Cost Structure and Operating Leverage: The Next Leg
Operating expenses rose around 13% YoY, partly reflecting a one-time Rs 65 crore labour-code provisioning impact. Excluding this, cost growth remained aligned with business expansion. Management has reiterated its medium-term objective of reducing the cost-to-income ratio from the current low-70s to the mid-50s, driven by scale benefits and digital leverage.
Retail lending, credit cards, and wholesale verticals are all targeted for meaningful efficiency gains over time, a factor ICICI Securities views as central to the bank’s return-on-equity expansion story.
Valuation Framework and Target Price Rationale
ICICI Securities values IDFC First Bank at ~1.5x FY28E adjusted book value, arriving at a target price of Rs 100. The valuation incorporates expectations of:
Steady RoA expansion toward ~1.1% by FY28
RoE improving to ~10.8% over the same period
Sustained balance-sheet growth with improving asset quality
The brokerage believes the current valuation does not fully reflect the bank’s improving earnings visibility and structural transformation into a retail-focused franchise.
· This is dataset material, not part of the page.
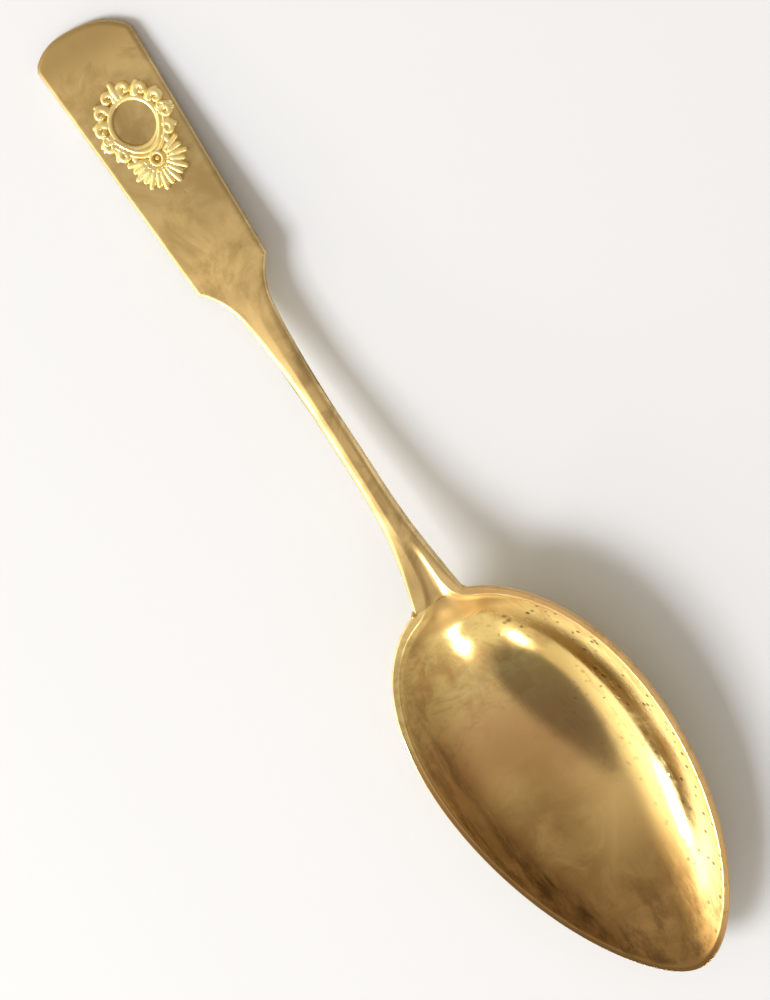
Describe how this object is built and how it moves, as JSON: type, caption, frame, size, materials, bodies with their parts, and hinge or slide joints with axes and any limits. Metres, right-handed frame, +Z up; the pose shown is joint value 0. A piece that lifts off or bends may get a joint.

Key Risks Investors Should Track
Despite the improving outlook, ICICI Securities flags two principal risks:
• Slower-than-expected improvement in the cost-to-income ratio, which could delay operating leverage benefits.
• Weaker liability accretion, potentially pressuring margins if deposit competition intensifies.
These risks, however, are viewed as manageable given current trends and management commentary.
Investor Takeaway
IDFC First Bank appears to be transitioning from a recovery-led narrative to a consistency-driven growth phase. With margins turning, asset quality stabilizing, and operating leverage beginning to assert itself, ICICI Securities sees a clear runway for earnings compounding over the next several years.
For investors seeking exposure to a structurally improving private-sector bank with expanding profitability metrics, the brokerage’s BUY call reflects growing confidence that the transformation story is now translating into durable shareholder value.